The last teleconference left off with us leaning towards #3 below.  I have
some doubts about this after thinking it over.  I was not sure how a client
after issuing a GetPrinterAttributes would know how to properly encode an
extended finishing option.

Comments?

Pete
______________________________________________________________________
1)appinfo:  The method used in the existing schema.
("<ftp://ftp.pwg.org/pub/pwg/Semantic-Model/Schema/PwgAttr.xsd>")  There are
no restrictions places on the values for our PWG Keywords elements.  The
semantic elements are defines by an unrestricted base type.  The well-known
values are held in appinfo elements that decorate the semantic element.  XML
parsers do not use appinfo from the schema when validating the xml instance
document.  The values are passed from the client to the server allowing the
application to validate the values.  Xml tools do not use appinfo when
providing list of values that an element can take on.  However print clients
are not built just using xml tools.  An xml aware application (i.e. Print
Client) can use the application information (i.e. well-known values)
provided in appinfo to populate pull down lists or dialogues in any manner
the application developer see fit.  One issue is that it is not known if all
xml tools will make the appinfo information available to the application.  
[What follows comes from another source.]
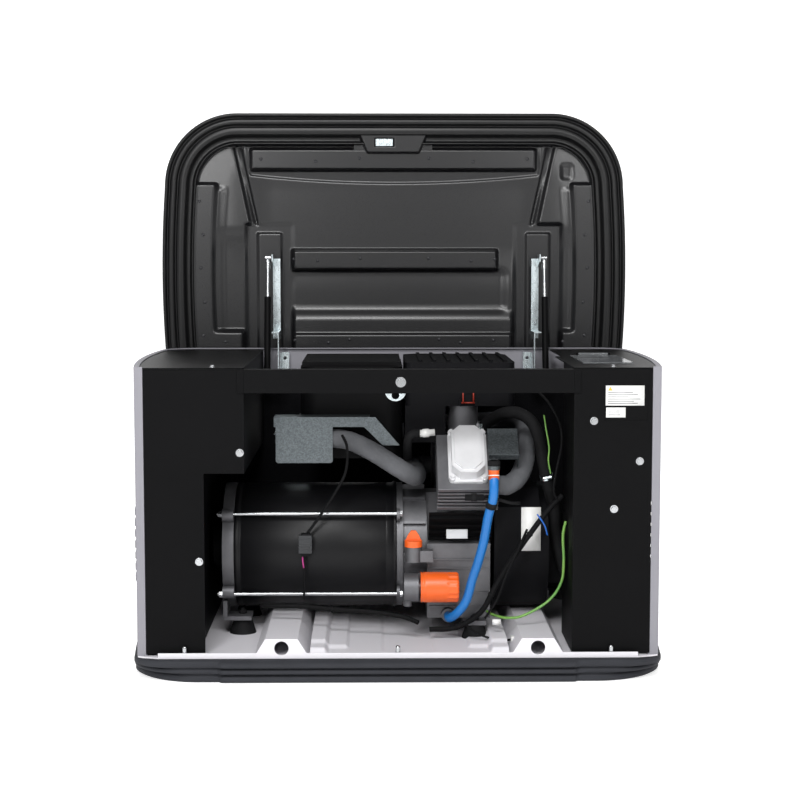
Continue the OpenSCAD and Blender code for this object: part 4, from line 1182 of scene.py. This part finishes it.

2)union: This method is shown in "
<ftp://ftp.pwg.org/pub/pwg/Semantic-Model/Schema/union.xsd> (xml, doc)".
This method places partial restrictions on the values for our PWG keyword
elements.  The semantic element definition uses the union data type to
provide value space from a union of two or more data types. One data type is
defined using the enumeration facet to restrict the values allowed to the
well-known values.  A second data type uses the pattern facet to establish
the rules for the added values.  The semantic element is defined using a
union of these two (or more) data types. XML parsers use the enumerations
from the schema when validating the xml instance document.  Since the union
uses a combination of an enumeration and a pattern the allowed values are
not restricted to the well-known values defined in the schema.  The values
adhering to the established rules are passed from the client to the server
allowing the application to validate the values.  Xml tools do use the
enumerations when providing list of values that an element can take on.
Note that these values are non-localized keywords.  However print clients
are not built just using xml tools.  An xml aware application (i.e. Print
Client) can use the application information (i.e. well-known values)
provided in enumerations to populate pull down lists or dialogues in any
manner the application developer see fit.  This solution is slightly more
complicated in that the base types and the unions must be defined.  The
pattern type will only need to be defined once and reused throughout. One
issue is how existing WSDL tools will handle this complication.

3)link   This method is shown in "
<ftp://ftp.pwg.org/pub/pwg/Semantic-Model/Schema/link.xsd> (xml, doc)".
This method places complete restrictions on the values for our PWG keyword
elements.  The semantic element definition uses the NMTOKEN data type and
the enumeration facet to restrict the values allowed to the well-known
values.  A container, such as a job or document, allows new elements to be
added.  In this model for extensibility, no new values may be added to the
semantic element itself.  To extend the semantic element a new element is
added to the container.  The semantic element has an optional attribute to
"point" to the new element that contains the extended value.   XML parsers
use the enumerations from the schema when validating the xml instance
document.  Only well-known values are allowed for the semantic element.  The
extended element would probably also restrict the allowed extended values.
Xml tools do use the enumerations when providing list of values that a
semantic element or extended element can take on.  Note that these values
are non-localized keywords.  Standard XML tools would not understand the
linking of the elements.  An xml aware application (i.e. Print Client) can
use the linkage information to provide a combined list of allowed values to
populate pull down lists or dialogues in any manner the application
developer see fit.  This solution is more complicated in that the Print
Client is responsible for encoding the selected values into the appropriate
element and establishing the link. One issue is how clients would be made
aware of the "instance schema" that indicates this extension.

4) Derived schemas    This method uses local schemas that are aligned with
the PWG semantics.  Transforms can be written that will take the appinfo in
method 1 above and generate a series of enumerations from them that apply to
the associated semantic element.  The modified schema can be used locally to
validate the element values against the PWG schema.  Note that this does not
determine if the target instance supports the semantic element value.  Other
similar solutions involve retrieving the "instance schema" from the device
itself.  The "instance schema" is aligned with the PWG schema.